Texas operates the Driver Responsibility Program, which assigns annual surcharges to drivers with specific violations. This runs separately from your SR-22 filing and your insurance premium. A DUI conviction carries a $1,000 annual surcharge for three years. A second DUI within three years carries $1,500 annually. Driving without insurance adds $260 per year. These surcharges are billed directly by DPS. Your insurance carrier does not collect them, and paying your premium does not satisfy the surcharge. If you miss a surcharge payment, DPS suspends your license again, even if your SR-22 filing is current and your insurance is active. Most drivers discover the surcharge program only when the first bill arrives months after their conviction. By that point, they've already paid higher premiums for SR-22 coverage and assumed their compliance costs were complete. The surcharge is a second, separate obligation with its own suspension consequences.

Find out exactly how long SR-22 is required in your state

What Happens to Your Insurance After Multiple Violations

Your current carrier will either non-renew your policy at the next renewal date or cancel it outright if the violations occurred while uninsured. Non-renewal means you have until your policy expires to find replacement coverage. Cancellation means you have 10 days. Rate increases for multiple violations compound. A single DUI in Texas increases premiums 70 to 100 percent on average. A second DUI or multiple violations within a short period can double that base rate or push you into assigned risk pools where premiums exceed $300 per month for minimum coverage. Non-standard carriers that file SR-22 in Texas include Progressive, Dairyland, The General, National General, and Acceptance Insurance. These carriers specialize in high-risk drivers and price based on your violation count, the time since each offense, and whether you maintained continuous coverage between violations. A coverage gap between your old policy and your SR-22 policy adds another penalty to your rate.
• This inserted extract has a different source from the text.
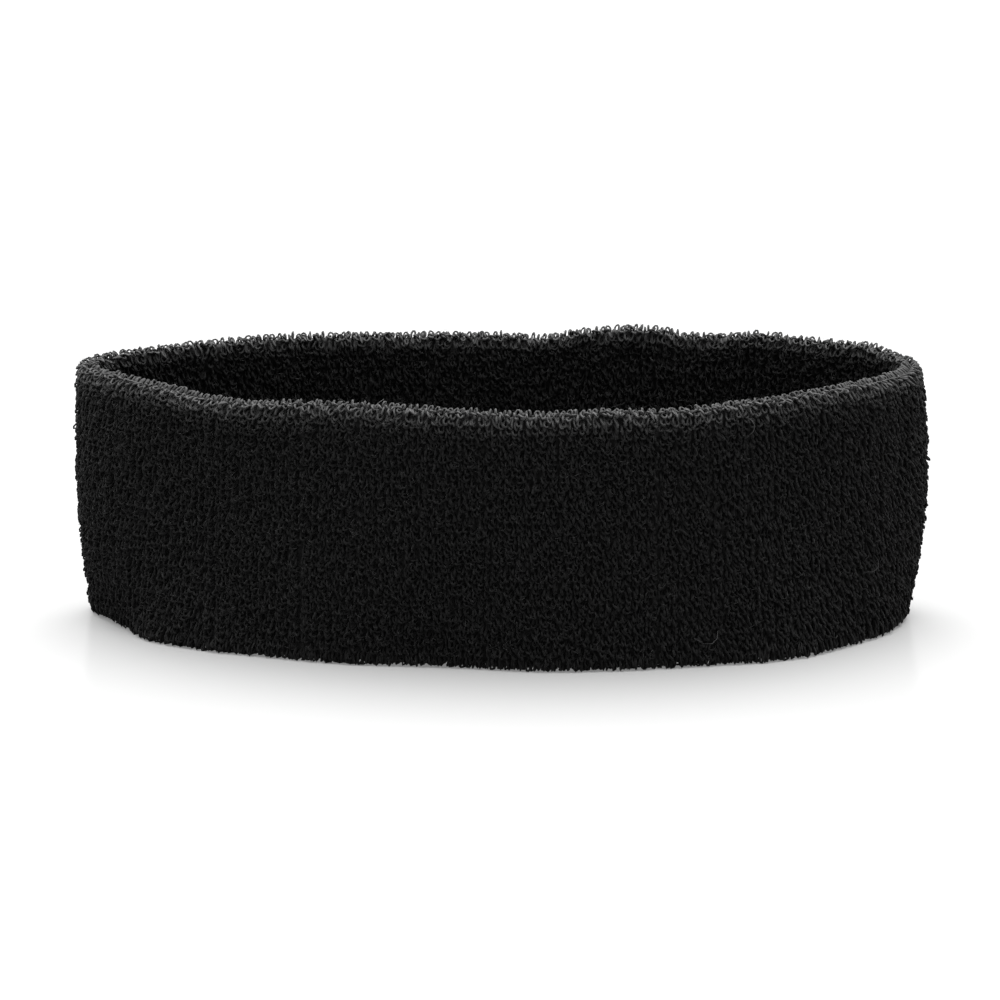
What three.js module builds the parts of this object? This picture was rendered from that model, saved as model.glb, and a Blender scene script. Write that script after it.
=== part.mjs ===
// A double-layer terry headband, standing on its edge and opened by its own stiffness.
//
// The band is a knitted tube, folded double: its two folds are the band's upper and lower edges,
// and its two raw ends meet in a closing seam on the inner face. Every piece is therefore a closed
// ring with the same plan, and each ring is a section swept once round that plan.
// A section is drawn in two directions: out, measured from the middle of the wall with plus away
// from the head, and up, measured from the edge that the band stands on.
// Millimetres, +Z up, +X along the band's width, the fuller side towards -Y.

import * as THREE from 'three';
import { mergeVertices } from 'three/addons/utils/BufferGeometryUtils.js';

// The band.
const BAND_HEIGHT = 51.5;
const WALL_THICKNESS = 4.8;

// The plan of the middle of the wall. Each side bows out from the line through the two ends, and
// its fullest point lies shifted towards +X. A side with no sharpness is half an ellipse, and more
// sharpness draws it straighter into the ends.
const HALF_WIDTH = 81.1;
const FRONT = { bow: 39, shift: 7.5, sharpness: 0.16 };
const BACK = { bow: 23, shift: 6, sharpness: 0 };
const END_ROUNDNESS = 0.1; // 0 would make the ends of a sharp side creases

// The layers, from the outside of the wall inwards.
const PILE_DEPTH = 1.05;
const LAYER_GAP = 0.25;
const GROUND_THICKNESS = 0.45;
const EDGE_RADIUS = 1.6;

// The elastic laid round each ply.
const ELASTIC_DIAMETER = 0.7;
const ELASTIC_OFFSET = 0.1; // from the middle of the wall towards its own ply
const ELASTIC_PITCH = 4.5;
const LOWEST_ELASTIC = 5.5;
const OUTER_COURSES = 10;
const INNER_COURSES = 9;

// The closing seam on the inner face.
const SEAM_HEIGHT = 14.5;
const PILE_SLIT = 2.8;
const GROUND_SLIT = 1;
const NEEDLE_THREAD = 0.4;
const LOOPER_THREAD = 0.4;
const STITCH_LENGTH = 4.6;
const STITCH_REACH = 0.75; // from the seam line to the turn of the looper thread

// How finely the rings are divided.
const RING_STEPS = 48; // a multiple of 4, so that the ends and the fullest points are on steps
const CORNER_STEPS = 2;
const LATHE_RADIUS = 100; // of the plain ring that is then bent to the plan

class BandPlan extends THREE.Curve {
  getPoint(share, target = new THREE.Vector3()) {
    const angle = 2 * Math.PI * share;
    const along = Math.cos(angle);
    const across = Math.sin(angle);
    const side = across > 0 ? BACK : FRONT;
    const fullness = ((across ** 2 + END_ROUNDNESS) / (1 + END_ROUNDNESS)) ** side.sharpness;
    return target.set(
      HALF_WIDTH * along + side.shift * across ** 2,
      (FRONT.bow - BACK.bow) / 2 + side.bow * across * fullness,
      0,
    );
  }
}

const plan = new BandPlan();
plan.arcLengthDivisions = 2000;

function material(color, roughness) {
  return new THREE.MeshStandardMaterial({ color, roughness, metalness: 0 });
}

const terryBlack = material(0x141414, 0.95);
const groundBlack = material(0x1c1c1c, 0.85);
const elasticGrey = material(0x3a3a3c, 0.6);
const threadBlack = material(0x101010, 0.7);

// A point of the plan and the direction that leads out of the wall there.
function station(share) {
  const tangent = plan.getTangent(share);
  return { point: plan.getPoint(share), out: new THREE.Vector3(tangent.y, -tangent.x, 0) };
}

// Sweeps a closed section of (out, up) points once round the plan. Steps are either spread by the
// plan's own angle, which crowds them into the tight ends, or evenly along its length. lift raises
// the section by an amount that depends on the step.
function ring(section, { steps = RING_STEPS, even = false, lift = () => 0 } = {}) {
  const profile = section.map(([out, up]) => new THREE.Vector2(LATHE_RADIUS + out, up));
  profile.push(profile[0].clone());
  const lathe = new THREE.LatheGeometry(profile, steps);
  lathe.deleteAttribute('normal');
  lathe.deleteAttribute('uv');
  const geometry = mergeVertices(lathe);
  const position = geometry.getAttribute('position');
  for (let i = 0; i < position.count; i += 1) {
    const turn = Math.atan2(position.getX(i), position.getZ(i)) / (2 * Math.PI);
    const step = Math.round(turn * steps + steps) % steps;
    const share = even ? plan.getUtoTmapping(step / steps) : step / steps;
    const { point, out } = station(share);
    point.addScaledVector(out, Math.hypot(position.getX(i), position.getZ(i)) - LATHE_RADIUS);
    position.setXYZ(i, point.x, point.y, position.getY(i) + lift(step));
  }
  geometry.computeVertexNormals();
  return geometry;
}

// The outline of a tall rounded rectangle centred on the wall, from the seam on its inner side, up
// over the upper fold, down the outer side, under the lower fold and back to the seam.
function foldedOutline(halfThickness, slit) {
  const inset = WALL_THICKNESS / 2 - halfThickness;
  const radius = Math.max(EDGE_RADIUS - inset / 2, halfThickness / 2);
  const corners = [
    { out: radius - halfThickness, up: BAND_HEIGHT - inset - radius, from: Math.PI },
    { out: halfThickness - radius, up: BAND_HEIGHT - inset - radius, from: Math.PI / 2 },
    { out: halfThickness - radius, up: inset + radius, from: 0 },
    { out: radius - halfThickness, up: inset + radius, from: -Math.PI / 2 },
  ];
  const points = [[-halfThickness, SEAM_HEIGHT + slit / 2]];
  for (const corner of corners) {
    for (let step = 0; step <= CORNER_STEPS; step += 1) {
      const angle = corner.from - (Math.PI / 2) * (step / CORNER_STEPS);
      points.push([corner.out + radius * Math.cos(angle), corner.up + radius * Math.sin(angle)]);
    }
  }
  points.push([-halfThickness, SEAM_HEIGHT - slit / 2]);
  return points;
}

// A layer that wraps both plies and is open along the closing seam.
function foldedLayer(outerHalf, thickness, slit) {
  const outside = foldedOutline(outerHalf, slit);
  const inside = foldedOutline(outerHalf - thickness, slit);
  return ring([...inside, ...outside.reverse()]);
}

// The square section of a yarn, standing on its corner.
function yarnSection(out, up, diameter) {
  const reach = diameter / 2;
  return [[out + reach, up], [out, up + reach], [out - reach, up], [out, up - reach]];
}

function named(name, geometry, finish) {
  const mesh = new THREE.Mesh(geometry, finish);
  mesh.name = name;
  return mesh;
}

const pileFace = WALL_THICKNESS / 2;
const groundFace = pileFace - PILE_DEPTH - LAYER_GAP;

function terryPile() {
  return named('terry_pile', foldedLayer(pileFace, PILE_DEPTH, PILE_SLIT), terryBlack);
}

function groundKnit() {
  const layer = foldedLayer(groundFace, GROUND_THICKNESS, GROUND_SLIT);
  return named('ground_knit', layer, groundBlack);
}

// The elastic courses of one ply, numbered from the lower edge.
function elasticCourses(ply, count, out, lowest) {
  const courses = new THREE.Group();
  for (let course = 0; course < count; course += 1) {
    const section = yarnSection(out, lowest + course * ELASTIC_PITCH, ELASTIC_DIAMETER);
    const number = String(course + 1).padStart(2, '0');
    courses.add(named(`elastic_course_${ply}_${number}`, ring(section), elasticGrey));
  }
  return courses;
}

// The straight thread that lies in the join between the raw ends.
function seamNeedleThread() {
  const middle = groundFace - GROUND_THICKNESS / 2;
  const section = yarnSection(-middle, SEAM_HEIGHT, NEEDLE_THREAD);
  return named('closing_seam_needle_thread', ring(section), threadBlack);
}

// The thread that crosses from one raw end to the other and back with every stitch.
function seamLooperThread() {
  const stitches = Math.round(plan.getLength() / STITCH_LENGTH);
  const face = groundFace + LAYER_GAP + LOOPER_THREAD / 2;
  const section = yarnSection(-face, SEAM_HEIGHT, LOOPER_THREAD);
  const lift = (step) => (step % 2 ? STITCH_REACH : -STITCH_REACH);
  const geometry = ring(section, { steps: 2 * stitches, even: true, lift });
  return named('closing_seam_looper_thread', geometry, threadBlack);
}

const headband = new THREE.Group();
headband.add(terryPile());
headband.add(groundKnit());
headband.add(elasticCourses('outer', OUTER_COURSES, ELASTIC_OFFSET, LOWEST_ELASTIC));
headband.add(
  elasticCourses('inner', INNER_COURSES, -ELASTIC_OFFSET, LOWEST_ELASTIC + ELASTIC_PITCH / 2),
);
headband.add(seamNeedleThread());
headband.add(seamLooperThread());

export default headband;
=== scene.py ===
"""A black terry headband standing open on its edge, with every loop of its pile a real yarn.

The CAD part gives the band's plan, its height and the thickness of its layers. Everything soft is
laid out on the unrolled cloth and then carried onto the band: `along` runs round the band, `over`
runs from the closing seam up the inner face, over the upper fold, down the outer face, under the
lower fold and back to the seam, and `off` leads away from the ground cloth. All are in metres.
Places round the band are also given as shares of the whole way: 0 is at its left end, 0.25 at the
front, 0.5 at its right end and 0.75 at the back.
"""

import math

import bpy
import numpy as np
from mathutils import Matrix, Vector


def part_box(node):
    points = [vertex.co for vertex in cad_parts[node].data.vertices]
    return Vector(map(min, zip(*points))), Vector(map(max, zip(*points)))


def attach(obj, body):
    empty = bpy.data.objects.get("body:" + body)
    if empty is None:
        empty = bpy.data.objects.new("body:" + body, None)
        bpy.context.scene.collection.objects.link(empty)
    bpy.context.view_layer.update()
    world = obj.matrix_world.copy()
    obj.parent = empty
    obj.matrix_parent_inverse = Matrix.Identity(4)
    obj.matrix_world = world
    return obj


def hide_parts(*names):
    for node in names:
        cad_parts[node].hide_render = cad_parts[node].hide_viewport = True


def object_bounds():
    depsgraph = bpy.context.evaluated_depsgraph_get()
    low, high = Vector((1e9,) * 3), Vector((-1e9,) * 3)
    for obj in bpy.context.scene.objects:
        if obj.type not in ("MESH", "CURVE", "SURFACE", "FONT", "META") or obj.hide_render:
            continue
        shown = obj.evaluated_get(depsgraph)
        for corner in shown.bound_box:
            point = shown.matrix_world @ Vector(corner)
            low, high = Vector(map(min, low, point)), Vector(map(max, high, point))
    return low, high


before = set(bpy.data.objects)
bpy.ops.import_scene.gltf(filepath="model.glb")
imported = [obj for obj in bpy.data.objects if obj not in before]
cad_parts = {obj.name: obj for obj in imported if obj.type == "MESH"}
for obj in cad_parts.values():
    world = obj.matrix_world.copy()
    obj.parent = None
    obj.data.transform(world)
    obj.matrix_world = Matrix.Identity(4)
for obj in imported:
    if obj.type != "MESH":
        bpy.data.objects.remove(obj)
cad_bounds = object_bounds()

MM = 0.001
random = np.random.default_rng(7)


# ---------------------------------------------------------------- camera

CAMERA_DISTANCE = 1.085
CAMERA_LENS = 199.2
CAMERA_SENSOR = 36
CAMERA_CLIP = 0.01
CAMERA_ELEVATION = math.radians(15)
CAMERA_AIM = Vector((-0.2, 0, -0.5)) * MM  # from the middle of the band's box


def add_camera():
    """A long lens that looks a little down on the front of the band."""
    low, high = (Vector(corner) for corner in cad_bounds)
    target = (low + high) / 2 + CAMERA_AIM
    camera = bpy.data.objects.new("camera", bpy.data.cameras.new("camera"))
    camera.data.lens = CAMERA_LENS
    camera.data.sensor_width = CAMERA_SENSOR
    away = Vector((0, -math.cos(CAMERA_ELEVATION), math.sin(CAMERA_ELEVATION)))
    camera.location = target + CAMERA_DISTANCE * away
    camera.rotation_euler = (-away).to_track_quat("-Z", "Y").to_euler()
    camera.data.clip_start = CAMERA_CLIP
    bpy.context.scene.collection.objects.link(camera)
    bpy.context.scene.camera = camera


add_camera()


# ---------------------------------------------------------------- the band, read from the frame


def ring_points(node):
    """The plan of a yarn ring's middle, in order round the band, from the points on its top."""
    points = np.array([v.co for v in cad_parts[node].data.vertices])
    top = points[points[:, 2] > points[:, 2].max() - 0.01 * MM, :2]
    top = np.unique(np.round(top, 7), axis=0)
    return top[np.argsort(np.arctan2(top[:, 1], top[:, 0]))]


def smooth_ring(points, count):
    """The closed smooth curve through evenly numbered points, as count points."""
    wave = np.fft.rfft(points, axis=0)
    return np.fft.irfft(wave, count, axis=0) * count / len(points)


def running_length(line):
    """The length along a line of points up to each of them."""
    return np.append(0, np.cumsum(np.linalg.norm(np.diff(line, axis=0), axis=1)))


def look_up(lengths, marks, *tables):
    """Each table's rows, read between its marks at the given lengths."""
    lengths = np.mod(lengths, marks[-1])
    return [
        np.stack([np.interp(lengths, marks, column) for column in table.T], -1)
        for table in tables
    ]


class Plan:
    """The middle of the band's wall seen from above, measured by the length along it."""

    def __init__(self, samples=4096):
        rings = [ring_points(f"elastic_course_{ply}_05") for ply in ("outer", "inner")]
        curve = smooth_ring(sum(rings) / 2, samples)
        slope = np.roll(curve, -1, axis=0) - np.roll(curve, 1, axis=0)
        slope /= np.linalg.norm(slope, axis=1)[:, None]
        outward = np.column_stack([slope[:, 1], -slope[:, 0]])
        self.points = np.vstack([curve, curve[:1]])
        self.outward = np.vstack([outward, outward[:1]])
        self.marks = running_length(self.points)
        self.length = self.marks[-1]

    def at(self, along):
        """The points and outward directions at lengths along the plan."""
        return look_up(along, self.marks, self.points, self.outward)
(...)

SR-22 Filing Costs and How Long the Requirement Lasts

The SR-22 certificate itself costs $15 to $50, a one-time fee your carrier charges to file the form with DPS. This fee is separate from your premium. Your premium increase comes from being classified as high-risk, not from the filing. Texas requires SR-22 for two years in most cases, three years for repeat DUI offenses. The requirement period starts on your conviction date, but only if you file immediately. Most drivers wait weeks or months to secure coverage, and those delays extend the total time you'll carry SR-22. If your SR-22 lapses because you miss a payment or cancel your policy, your carrier notifies DPS within 10 days and your license suspends again automatically. Reinstatement after a lapse requires paying a new reinstatement fee, refiling SR-22, and restarting your compliance clock in some cases.
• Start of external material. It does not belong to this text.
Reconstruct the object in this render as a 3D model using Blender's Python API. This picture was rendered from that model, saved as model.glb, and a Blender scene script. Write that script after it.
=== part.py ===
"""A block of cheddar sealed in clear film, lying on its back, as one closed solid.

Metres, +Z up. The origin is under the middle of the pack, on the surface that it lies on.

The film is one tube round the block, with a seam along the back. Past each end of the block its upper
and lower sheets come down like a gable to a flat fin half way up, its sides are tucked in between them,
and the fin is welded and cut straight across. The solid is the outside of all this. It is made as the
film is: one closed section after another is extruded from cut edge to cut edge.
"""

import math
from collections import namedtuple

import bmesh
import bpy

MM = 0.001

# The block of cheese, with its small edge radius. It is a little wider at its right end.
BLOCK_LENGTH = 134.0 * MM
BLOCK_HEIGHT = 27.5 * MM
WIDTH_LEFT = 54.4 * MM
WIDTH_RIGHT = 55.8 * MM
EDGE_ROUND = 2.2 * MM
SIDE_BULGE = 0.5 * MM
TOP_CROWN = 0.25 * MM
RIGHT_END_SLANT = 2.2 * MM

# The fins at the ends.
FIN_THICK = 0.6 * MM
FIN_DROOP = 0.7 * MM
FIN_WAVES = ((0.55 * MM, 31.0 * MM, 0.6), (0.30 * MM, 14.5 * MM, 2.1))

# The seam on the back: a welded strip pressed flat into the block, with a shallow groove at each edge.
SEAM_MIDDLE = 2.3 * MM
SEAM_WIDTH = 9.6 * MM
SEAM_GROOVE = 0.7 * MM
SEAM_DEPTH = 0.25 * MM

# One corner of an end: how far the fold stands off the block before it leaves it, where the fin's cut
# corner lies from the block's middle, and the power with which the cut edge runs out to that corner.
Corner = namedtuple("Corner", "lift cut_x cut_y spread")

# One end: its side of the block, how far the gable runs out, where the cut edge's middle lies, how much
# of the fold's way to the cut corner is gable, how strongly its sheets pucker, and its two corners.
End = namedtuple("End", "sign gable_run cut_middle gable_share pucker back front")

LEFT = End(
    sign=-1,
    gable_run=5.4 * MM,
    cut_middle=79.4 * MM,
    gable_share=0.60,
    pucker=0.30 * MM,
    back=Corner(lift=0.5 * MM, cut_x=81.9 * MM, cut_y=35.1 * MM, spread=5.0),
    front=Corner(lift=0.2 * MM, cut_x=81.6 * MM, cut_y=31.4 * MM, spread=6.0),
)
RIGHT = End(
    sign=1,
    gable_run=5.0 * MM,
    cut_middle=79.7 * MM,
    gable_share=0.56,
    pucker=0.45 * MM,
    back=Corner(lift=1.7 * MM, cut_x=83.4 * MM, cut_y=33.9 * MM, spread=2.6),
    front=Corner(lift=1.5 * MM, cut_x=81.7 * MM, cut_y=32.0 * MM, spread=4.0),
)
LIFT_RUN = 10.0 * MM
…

How the Surcharge Program and SR-22 Create Dual Compliance Timelines

You are managing two separate timelines with two separate agencies. DPS tracks your SR-22 filing and your surcharge payments. Your insurance carrier tracks your premium payments and coverage continuity. A failure in either system triggers a suspension. Surcharge bills arrive annually, not monthly. If you budget only for your monthly insurance premium, the $1,000 surcharge bill can arrive as a surprise six months into your SR-22 period. Missing that payment suspends your license, even though your insurance is current. Once suspended for unpaid surcharges, you cannot reinstate until the surcharge is paid in full or you enter a payment plan with DPS. During the suspension, your SR-22 filing remains required. If you let your insurance lapse during a surcharge suspension, you've now triggered two violations: unpaid surcharges and an SR-22 lapse. Both must be resolved before reinstatement.
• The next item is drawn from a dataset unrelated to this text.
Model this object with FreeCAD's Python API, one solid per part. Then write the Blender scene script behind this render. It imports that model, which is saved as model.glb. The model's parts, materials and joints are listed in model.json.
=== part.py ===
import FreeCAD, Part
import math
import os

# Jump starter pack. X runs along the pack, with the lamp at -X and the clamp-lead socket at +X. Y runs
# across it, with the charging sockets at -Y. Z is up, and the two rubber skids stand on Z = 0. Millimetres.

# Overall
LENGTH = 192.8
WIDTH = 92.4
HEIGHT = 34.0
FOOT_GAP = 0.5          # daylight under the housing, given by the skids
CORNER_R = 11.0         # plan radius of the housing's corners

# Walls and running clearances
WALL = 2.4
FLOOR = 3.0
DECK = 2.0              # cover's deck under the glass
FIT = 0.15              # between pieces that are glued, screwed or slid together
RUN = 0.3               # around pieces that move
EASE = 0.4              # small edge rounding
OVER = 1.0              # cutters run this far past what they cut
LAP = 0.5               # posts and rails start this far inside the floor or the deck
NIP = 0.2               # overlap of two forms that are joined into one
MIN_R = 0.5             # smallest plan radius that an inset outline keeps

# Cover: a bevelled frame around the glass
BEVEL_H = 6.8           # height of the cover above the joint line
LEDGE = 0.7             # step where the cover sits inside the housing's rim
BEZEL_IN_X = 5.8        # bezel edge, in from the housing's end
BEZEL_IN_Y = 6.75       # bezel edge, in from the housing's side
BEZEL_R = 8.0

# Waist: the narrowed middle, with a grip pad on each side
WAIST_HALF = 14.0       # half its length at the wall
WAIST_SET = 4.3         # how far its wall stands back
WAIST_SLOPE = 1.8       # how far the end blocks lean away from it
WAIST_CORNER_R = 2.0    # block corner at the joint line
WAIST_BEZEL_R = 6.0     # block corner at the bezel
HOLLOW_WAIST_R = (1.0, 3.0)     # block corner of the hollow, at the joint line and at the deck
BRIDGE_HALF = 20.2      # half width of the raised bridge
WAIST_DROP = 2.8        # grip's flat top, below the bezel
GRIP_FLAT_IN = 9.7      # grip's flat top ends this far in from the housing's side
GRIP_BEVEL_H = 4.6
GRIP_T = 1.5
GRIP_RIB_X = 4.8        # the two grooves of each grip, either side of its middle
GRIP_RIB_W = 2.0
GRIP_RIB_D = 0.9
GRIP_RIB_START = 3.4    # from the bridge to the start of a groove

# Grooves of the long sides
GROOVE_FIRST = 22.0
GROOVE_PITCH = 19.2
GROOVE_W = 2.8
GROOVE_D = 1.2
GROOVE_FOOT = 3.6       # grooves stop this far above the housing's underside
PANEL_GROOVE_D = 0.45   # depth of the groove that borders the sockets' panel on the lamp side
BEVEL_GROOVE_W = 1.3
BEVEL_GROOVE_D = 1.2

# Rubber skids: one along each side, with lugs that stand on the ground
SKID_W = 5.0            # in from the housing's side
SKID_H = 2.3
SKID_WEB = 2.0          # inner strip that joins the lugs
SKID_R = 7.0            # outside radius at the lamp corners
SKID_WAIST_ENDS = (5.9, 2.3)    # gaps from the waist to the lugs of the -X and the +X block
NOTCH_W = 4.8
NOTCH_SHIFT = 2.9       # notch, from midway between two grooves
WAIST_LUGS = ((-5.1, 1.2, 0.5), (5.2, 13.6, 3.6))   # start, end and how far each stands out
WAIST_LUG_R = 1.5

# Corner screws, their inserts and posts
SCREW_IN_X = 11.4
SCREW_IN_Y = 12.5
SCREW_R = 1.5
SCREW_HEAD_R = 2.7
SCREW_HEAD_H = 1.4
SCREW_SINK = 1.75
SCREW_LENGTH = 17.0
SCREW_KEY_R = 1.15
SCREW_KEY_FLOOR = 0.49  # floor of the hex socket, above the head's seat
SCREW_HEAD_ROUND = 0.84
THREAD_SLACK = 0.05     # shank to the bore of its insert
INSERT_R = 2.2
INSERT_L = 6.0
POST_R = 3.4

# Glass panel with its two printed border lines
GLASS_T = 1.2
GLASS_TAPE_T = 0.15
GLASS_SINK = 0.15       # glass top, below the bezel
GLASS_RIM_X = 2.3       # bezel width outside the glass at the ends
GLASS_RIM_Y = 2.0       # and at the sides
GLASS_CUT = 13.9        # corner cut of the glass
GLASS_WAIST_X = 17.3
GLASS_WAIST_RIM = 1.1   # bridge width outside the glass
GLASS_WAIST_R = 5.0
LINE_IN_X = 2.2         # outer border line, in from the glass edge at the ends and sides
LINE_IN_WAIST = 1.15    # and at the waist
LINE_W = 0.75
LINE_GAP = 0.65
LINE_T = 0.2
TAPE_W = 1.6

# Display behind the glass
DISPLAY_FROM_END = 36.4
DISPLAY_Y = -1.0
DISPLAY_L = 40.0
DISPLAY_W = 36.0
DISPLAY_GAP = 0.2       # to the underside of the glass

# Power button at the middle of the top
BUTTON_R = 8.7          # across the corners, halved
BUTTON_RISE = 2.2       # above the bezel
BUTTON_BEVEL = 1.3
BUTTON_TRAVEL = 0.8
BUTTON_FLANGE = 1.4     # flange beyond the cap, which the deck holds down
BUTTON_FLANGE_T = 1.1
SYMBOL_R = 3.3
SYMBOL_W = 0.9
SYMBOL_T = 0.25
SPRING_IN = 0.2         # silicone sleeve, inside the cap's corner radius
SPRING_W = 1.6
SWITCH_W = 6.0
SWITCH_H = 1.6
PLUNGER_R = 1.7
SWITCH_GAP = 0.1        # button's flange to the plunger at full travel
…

What Multiple Violations Do to Your Coverage Options

Standard carriers will not write new policies for drivers with multiple violations in a three-year window. You are limited to non-standard carriers, and within that market, your options narrow further if you also have a lapse, a suspended license, or unpaid surcharges on your record. Some non-standard carriers in Texas will not file SR-22 for drivers with three or more violations or two DUIs. Others will file but price the policy at assigned risk rates, typically 150 to 200 percent higher than standard high-risk pricing. If your violation count or type excludes you from voluntary non-standard markets, you may be assigned to the Texas Automobile Insurance Plan Association, the state's insurer of last resort. Assigned risk coverage meets the legal minimum, but premiums often exceed $400 per month for 30/60/25 liability-only policies. The assigned risk period lasts until your violations age off your record or you qualify for voluntary market coverage again, typically three years from your most recent conviction.

What To Do Right Now

Step 1: Confirm your SR-22 filing deadline. Check your DPS notice or court paperwork for the filing deadline, typically 30 days from conviction. Missing this deadline results in automatic suspension. If you are already suspended, the filing is required before reinstatement. Step 2: Contact non-standard carriers that file SR-22 in Texas. Call Progressive, Dairyland, The General, and National General directly. Request quotes for SR-22 coverage with your full violation history disclosed. Do this within 7 days of your conviction or notice. Waiting reduces your options as your current policy nears cancellation. Step 3: Check for outstanding surcharges on the DPS website. Log into the Texas Driver Responsibility Program portal and confirm whether surcharges have been assessed. If a bill is pending, note the due date. Set up a payment plan if you cannot pay in full. Missing a surcharge payment suspends your license even if your SR-22 is active. Step 4: Maintain continuous coverage without any lapses. A single day without active coverage triggers an SR-22 lapse notification to DPS, which suspends your license within 10 days. Set up automatic payments. If you must switch carriers, overlap the policies by at least one day to avoid a gap. Step 5: Budget for both your monthly premium and your annual surcharge. Treat the surcharge as a separate line item. A $1,000 annual surcharge equals roughly $85 per month. Add this to your insurance premium when calculating total compliance costs. Missing the surcharge payment creates a second suspension that delays your entire SR-22 timeline.